Nerede ‘kainatın başkenti’ New York, nerede ‘bilişimin başkenti’ Seattle ?

Bu ikincisinde maaşlar Karun seviyesindeymiş de; trafik tıkanıklığı bilinmezmiş de; hava kirliliği sıfırmış da; zaptiyeye iş düşmezmiş de...

Hayat bunlarla hayat, n'apim ben fanus içindeki bir ‘hayat kalitesi’ni !

Hercümerc New York'ta, düzenli Seattle'daki gibi evde bilgisayar tuşlayıp süper markete sipariş verilemezmiş... Doğu rıhtımların aç megapolunda, Batı sahilinin tok limanındaki gibi kapı bile çekmeden tatile gidilemezmiş...

Vah vah, çok umurumdaydı !

Şu kesin ki, hala 20. asır modernizmine ve Atlantik kıyısı kaosuna sadık olduğumdan ‘Pasifik Yüzyılı’nın post modern değerleri beni henüz cezbedemiyor.

Dolayısıyla, Seattle'ye ne gittim, ne de gitmek gibi arzum var...

* * *

FAKAT benim demode zevklerimi kim umursar, şu sıralar bu kente üşüşenlerin haddi hesabı belli değil... ‘Boeing’in şehrine bir uçak iniyor, o daha piste değmeden kule bilgisayarının ‘Microsof’ programı diğerine izin veriyor.

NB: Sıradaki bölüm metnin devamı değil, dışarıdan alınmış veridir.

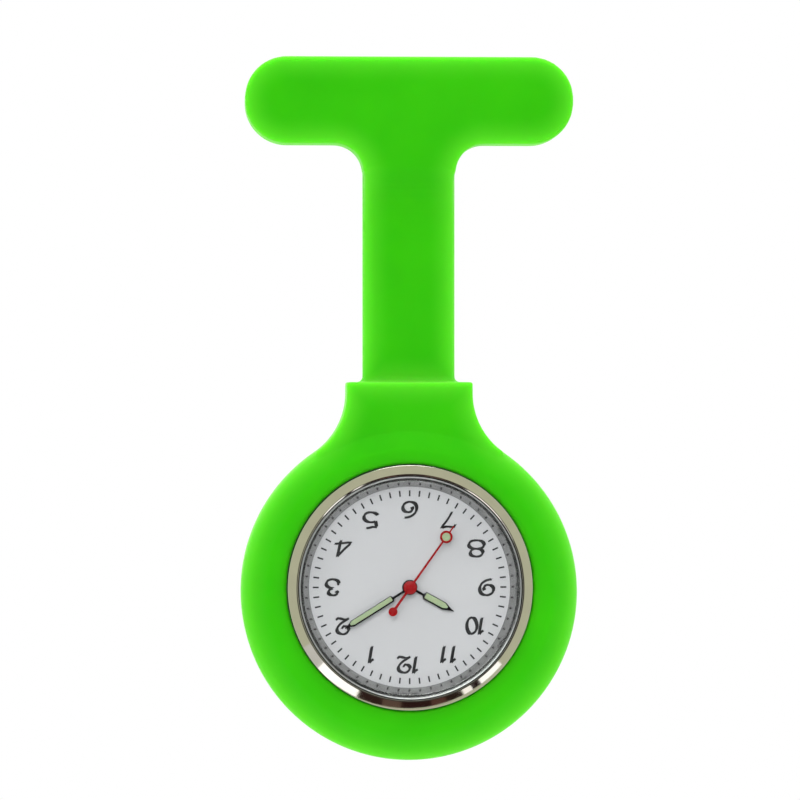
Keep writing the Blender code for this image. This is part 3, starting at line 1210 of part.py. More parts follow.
def movement(finishes, head, axes):
    plastic, steel = finishes["white_plastic"], finishes["tool_steel"]
    bearing = math.atan2(axes["rotor"][1], axes["rotor"][0])
    rotor_out = math.hypot(*axes["rotor"])
    coil_ends = [coil_point(bearing, side * COIL_HALF, COIL_OFFSET) for side in (-1, 1)]

    lever_posts = [
        (-GROOVE_AT, LEVER_PIVOT_Y),
        (-CLUTCH_START - CLUTCH_LENGTH / 2, YOKE_PIVOT_Y),
    ]
    holes = [circle(CANNON_RADIUS + 2 * SEAT_GAP, 16)]
    holes += [circle(PIVOT_HOLE, FINE_SIDES, axes[name]) for name in ("third", "fifth", "rotor")]
    holes.append(circle(ARBOR_RADIUS + RUN_CLEARANCE, FINE_SIDES, axes["setting"]))
    holes += [circle(SCREW_HOLE, FINE_SIDES, at) for at in coil_ends]
    main = piece(
        "main_plate",
        plate(circle(MOVEMENT_RADIUS, ROUND_SIDES), holes, MAIN_LEVEL, MAIN_TOP),
        plastic,
        head,
    )
    for i, at in enumerate(lever_posts):
        post = rod(POST_RADIUS, LEVER_LEVEL - BURY, MAIN_LEVEL + BURY, FINE_SIDES)
        boolean(main, "UNION", piece(f"lever_post_{i}", post, plastic, head, (*at, 0)))
    post = rod(POST_RADIUS, MAIN_TOP - BURY, MAIN_TOP + MINUTE_POST_TOP, FINE_SIDES)
    boolean(main, "UNION", piece("minute_post", post, plastic, head, (*axes["minute"], 0)))
    for i, (at, low) in enumerate(
        [(at, BRIDGE_TOP + SEAT_GAP) for at in PILLARS] + [(CLAMP_PILLAR, BATTERY_LEVEL)]
    ):
        pillar = rod(PILLAR_RADIUS, low, MAIN_LEVEL + BURY, FINE_SIDES)
        boolean(main, "UNION", piece(f"pillar_{i}", pillar, plastic, head, (*at, 0)))
        drill = rod(SCREW_HOLE, low - BURY, MAIN_TOP + BURY, FINE_SIDES)
        boolean(main, "DIFFERENCE", piece(f"drill_{i}", drill, plastic, head, (*at, 0)))

    outline = [(x * MM, y * MM) for x, y in BRIDGE_OUTLINE]
    holes = [circle(PIVOT_HOLE, FINE_SIDES)]
    holes += [circle(PIVOT_HOLE, FINE_SIDES, axes[name]) for name in ("third", "fifth", "rotor")]
    holes += [circle(SCREW_HOLE, FINE_SIDES, at) for at in PILLARS]
    piece("train_bridge", plate(outline, holes, BRIDGE_LEVEL, BRIDGE_TOP), finishes["nickel"], head)
    names = ("bridge_screw_low", "bridge_screw_right", "bridge_screw_top")
    for name, at in zip(names, PILLARS):
        screw(name, at, BRIDGE_LEVEL - SCREW_HEAD_THICK - SEAT_GAP, MAIN_LEVEL, finishes, head)

    # the coil: a flat core with a winding round it, its ends under the stator's
    core_low = COIL_LEVEL - CORE_THICK / 2
    core_high = COIL_LEVEL + CORE_THICK / 2
    wing = COIL_HALF + CORE_OVERHANG

    def core_outline(side):
        corners = ((-wing, -side), (wing, -side), (wing, side), (-wing, side))
        return [coil_point(bearing, along, COIL_OFFSET + out) for along, out in corners]

    core_holes = [circle(SCREW_HOLE, FINE_SIDES, at) for at in coil_ends]
    core = plate(core_outline(CORE_WIDTH / 2), core_holes, core_low, core_high)
    piece("coil_core", core, finishes["silicon_iron"], head)
    spool = turned(
        [
            (0, -COIL_LENGTH / 2),
            (COIL_RADIUS, -COIL_LENGTH / 2),
            (COIL_RADIUS, COIL_LENGTH / 2),
            (0, COIL_LENGTH / 2),
        ],
        20,
    )
    at = coil_point(bearing, 0, COIL_OFFSET)
    # the spool's own axis turns to lie along the coil
    lie = (Matrix.Rotation(bearing + TAU / 4, 3, "Z") @ Matrix.Rotation(TAU / 4, 3, "Y")).to_euler()
    winding = piece("coil_winding", spool, finishes["copper"], head, (*at, COIL_LEVEL), lie)
    slot = plate(core_outline(CORE_WIDTH / 2 + CORE_FIT), [], core_low - CORE_FIT, core_high + CORE_FIT)
    boolean(winding, "DIFFERENCE", piece("core_slot", slot, steel, head))

    root_half, root_drop = STATOR_ROOT
    crown_half, crown_rise = STATOR_CROWN
    half_outline = [
        (root_half, rotor_out - root_drop),
        (wing, COIL_OFFSET - STATOR_IN),
        (wing, COIL_OFFSET + STATOR_OUT),
        (wing - STATOR_WING, COIL_OFFSET + STATOR_OUT),
        (wing - STATOR_WING, COIL_OFFSET - STATOR_NOTCH),
        (crown_half, rotor_out + crown_rise),
    ]
    half_outline += [(-along, out) for along, out in reversed(half_outline)]
    stator_outline = [coil_point(bearing, along, out) for along, out in half_outline]
    stator_holes = [circle(STATOR_HOLE, 24, axes["rotor"])]
    stator_holes += [circle(SCREW_HOLE, FINE_SIDES, end) for end in coil_ends]
    stator = plate(stator_outline, stator_holes, core_high + SEAT_GAP, core_high + SEAT_GAP + STATOR_THICK)
    piece("stator", stator, finishes["silicon_iron"], head)
    for name, end in zip(("coil_screw_left", "coil_screw_right"), coil_ends):
        screw(name, end, BOARD_LEVEL - SCREW_HEAD_THICK - SEAT_GAP, MAIN_TOP - PIVOT_INSET, finishes, head)

    side = COIL_HALF + BOARD_SIDE
    crown_half, crown_out = BOARD_CROWN
    half_outline = [
        (side, COIL_OFFSET - BOARD_IN),
        (side, COIL_OFFSET + BOARD_OUT),
        (crown_half, COIL_OFFSET + crown_out),
    ]
    half_outline += [(-along, out) for along, out in reversed(half_outline)]
    board_outline = [coil_point(bearing, along, out) for along, out in half_outline]
    board_holes = [circle(SCREW_HOLE, FINE_SIDES, end) for end in coil_ends]
    board = plate(board_outline, board_holes, BOARD_LEVEL, BOARD_LEVEL + BOARD_THICK)
    piece("circuit_board", board, finishes["board_green"], head)
    half = CHIP_SIZE / 2
    chip_at = coil_point(bearing, 0, COIL_OFFSET + CHIP_OUT)
    chip_top = BOARD_LEVEL - SEAT_GAP
    chip_outline = [(-half, -half), (half, -half), (half, half), (-half, half)]
    chip = slab(chip_outline, chip_top - CHIP_THICK, chip_top, CHIP_EDGE, 1)
    piece("circuit_chip", chip, finishes["chip_black"], head, (*chip_at, 0), (0, 0, bearing))

    can = turned(
        [
            (0, -QUARTZ_LENGTH / 2),
            (QUARTZ_RADIUS, -QUARTZ_LENGTH / 2),
            (QUARTZ_RADIUS, QUARTZ_LENGTH / 2 - QUARTZ_EDGE),
            (QUARTZ_RADIUS - QUARTZ_EDGE, QUARTZ_LENGTH / 2),
            (0, QUARTZ_LENGTH / 2),
        ],
        18,
    )
    lie = (Matrix.Rotation(QUARTZ_BEARING, 3, "Z") @ Matrix.Rotation(TAU / 4, 3, "Y")).to_euler()
    level = MAIN_LEVEL - SEAT_GAP - QUARTZ_RADIUS
    piece("quartz_can", can, finishes["nickel"], head, (*QUARTZ_AT, level), lie)

    top = BATTERY_LEVEL + BATTERY_THICK
    cap_foot, cap_top, cap_height = BATTERY_CAP
    cell = turned(
        [
            (0, BATTERY_LEVEL),
            (BATTERY_RADIUS - BATTERY_EDGE, BATTERY_LEVEL),
            (BATTERY_RADIUS, BATTERY_LEVEL + BATTERY_EDGE),
            (BATTERY_RADIUS, top - cap_height),
            (BATTERY_RADIUS - cap_foot, top - cap_height),
            (BATTERY_RADIUS - cap_top, top),
            (0, top),
        ],
        ROUND_SIDES,
    )
    piece("battery", cell, finishes["nickel"], head, (*BATTERY_AT, 0))
    reach = math.dist(BATTERY_AT, CLAMP_PILLAR)
    lean = math.atan2(CLAMP_PILLAR[1] - BATTERY_AT[1], CLAMP_PILLAR[0] - BATTERY_AT[0])
    strip = arc((0, 0), CLAMP_RADIUS, 40, 320, 12) + arc((reach, 0), CLAMP_EYE, -90, 90, 6)
    clamp = plate(strip, [circle(SCREW_HOLE, FINE_SIDES, (reach, 0))], CLAMP_LEVEL, CLAMP_LEVEL + CLAMP_THICK)
    piece("battery_clamp", clamp, finishes["nickel"], head, (*BATTERY_AT, 0), (0, 0, lean))
    screw("clamp_screw", CLAMP_PILLAR, CLAMP_LEVEL - SEAT_GAP - CLAMP_SCREW_HEAD, MAIN_LEVEL, finishes, head)
    contact_low = top + CONTACT_GAP
    contact_outline = arc((0, 0), CONTACT_TIP, 60, 300, 8)
    contact_outline += [(CONTACT_REACH, -CONTACT_TIP), (CONTACT_REACH, CONTACT_TIP)]
    contact = plate(contact_outline, [], contact_low, contact_low + CONTACT_THICK)
    piece("battery_contact", contact, finishes["nickel"], head, (*BATTERY_AT, 0), (0, 0, TAU / 4))


def main():
    clear_scene()
    finishes = {
        "polished_steel": finish("polished_steel", (0.62, 0.62, 0.6), 0.08, 1.0),
        "brushed_steel": finish("brushed_steel", (0.55, 0.55, 0.54), 0.35, 1.0),
        "tool_steel": finish("tool_steel", (0.42, 0.43, 0.45), 0.25, 1.0),
        "nickel": finish("nickel", (0.66, 0.64, 0.58), 0.25, 1.0),
        "brass": finish("brass", (0.75, 0.55, 0.25), 0.25, 1.0),
        "copper": finish("copper", (0.7, 0.3, 0.12), 0.35, 1.0),
        "silicon_iron": finish("silicon_iron", (0.4, 0.4, 0.42), 0.4, 1.0),
        "dark_magnet": finish("dark_magnet", (0.08, 0.08, 0.09), 0.4, 0.6),
        "glass": finish("glass", (0.95, 0.98, 1.0), 0.02, 0.0, 0.25),
        "black_rubber": finish("black_rubber", (0.02, 0.02, 0.02), 0.6, 0.0),
        "dial_paint": finish("dial_paint", (0.62, 0.6, 0.62), 0.5, 0.0),
        "white_plastic": finish("white_plastic", (0.8, 0.8, 0.78), 0.45, 0.0),
        "black_paint": finish("black_paint", (0.01, 0.01, 0.01), 0.3, 0.0),
        "red_paint": finish("red_paint", (0.5, 0.01, 0.02), 0.3, 0.0),
        "board_green": finish("board_green", (0.03, 0.2, 0.08), 0.4, 0.0),
        "chip_black": finish("chip_black", (0.02, 0.02, 0.02), 0.35, 0.0),
    }
    silicone = finish("green_silicone", (0.05, 0.55, 0.01), 0.35, 0.0)
    quarter = math.radians(90)
    head = frame("watch_head", None, (0, -HEAD_DEPTH, DIAL_Z), (quarter, 0, 0))
    stem = frame("stem_axis", head, (0, 0, STEM_LEVEL), (0, -quarter, 0))
    upper_holder(silicone)
    lower_holder(silicone, head, stem)
    brooch(finishes["nickel"])
    case(finishes, head, stem)
    stem_works(finishes, head, stem)
    hands(finishes, head)
    axes = train(finishes, head)
    movement(finishes, head, axes)


main()
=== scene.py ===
"""Fob watch: the fine pieces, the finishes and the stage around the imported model, laid out as an add-on.

World frame: +Z up, the dial faces -Y, and the origin is the middle of the closed brooch needle.
Lengths are in metres, and "depth" is a distance in front of the needle, along -Y. The watch head has
its own frame on the dial's axis: x to the right and y up as seen from the front, and z ("level") from
the case back's outer face towards the glass.
"""

import math

import bmesh
import bpy
from bpy.props import FloatProperty, FloatVectorProperty, IntProperty, PointerProperty
from bpy.types import Operator, Panel, PropertyGroup
from mathutils import Matrix, Vector, kdtree


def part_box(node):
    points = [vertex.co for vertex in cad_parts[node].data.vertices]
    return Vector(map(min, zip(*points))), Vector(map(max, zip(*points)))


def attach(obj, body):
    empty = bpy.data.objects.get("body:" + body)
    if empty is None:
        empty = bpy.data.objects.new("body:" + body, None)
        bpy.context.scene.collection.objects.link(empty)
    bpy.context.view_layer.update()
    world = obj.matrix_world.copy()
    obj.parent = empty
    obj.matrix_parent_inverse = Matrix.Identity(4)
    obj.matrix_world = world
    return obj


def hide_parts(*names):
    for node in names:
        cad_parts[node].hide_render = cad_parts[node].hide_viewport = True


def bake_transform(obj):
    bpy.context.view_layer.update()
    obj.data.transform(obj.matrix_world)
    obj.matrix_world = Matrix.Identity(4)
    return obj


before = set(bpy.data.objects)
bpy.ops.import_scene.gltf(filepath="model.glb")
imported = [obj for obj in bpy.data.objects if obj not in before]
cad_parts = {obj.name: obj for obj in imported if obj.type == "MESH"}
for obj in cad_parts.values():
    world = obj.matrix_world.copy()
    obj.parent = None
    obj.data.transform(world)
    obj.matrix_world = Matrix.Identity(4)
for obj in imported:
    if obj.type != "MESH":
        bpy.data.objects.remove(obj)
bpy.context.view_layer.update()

bl_info = {
    "name": "Fob Watch Looks",
    "version": (1, 0, 0),
    "blender": (4, 5, 0),
    "location": "3D View > Sidebar > Fob Watch",
    "description": "Makes the fine pieces, finishes and stage of a silicone fob watch",
    "category": "Object",
}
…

Başta Clinton, yüz otuz beş ülkenin en ekabir takımı; artı onlara refakat eden binlerce kişilik danışman ve gazeteci ordusu; daha artı, dünyanın bilimum ‘lobici’lerinden, ‘kulisçi’lerinden ve NGO temsilcilerinden oluşan on binlerce kişilik başka bir ordu, cihan-ı alem akın akın Kuzey Pasifik şehrine geliyor.

Çünkü, bugünden itibaren ve hafta sonuna kadar Seattle'de ‘Dünya Ticaret Örgütü’nün (DTÖ) zirvesi toplanıyor !

Yeni asrın ekonomik trendlerini saptayacak olan bu oturum öyle önemli ki, şimdi hemen tüm yerkürenin kalbi Jack London hikayelerinin limanında atıyor.

Ve, teorik gündemi biri ‘tarım politikaları’, diğeri de ‘hizmet sektörü’ temalarında yoğunlaşacak iki madde oluştursa bile, bunları da bütünüyle belirleyeceğinden, aslında Zirve'nin tek bir ana ekseni var:

K-ü-r-e-s-e-l-l-e-ş-m-e !

21. yüzyılın encamı sembolik bir mekanda, yani aynı asrın ‘yükselen değer’ i Pasifik coğrafyasında ve onun da ‘bilişim başkenti’ Seattle'de saptanıyor

Küreselleşme sorunlarının hayati öneminden dolayı yarın da DTÖ zirvesi üzerinde duracağım.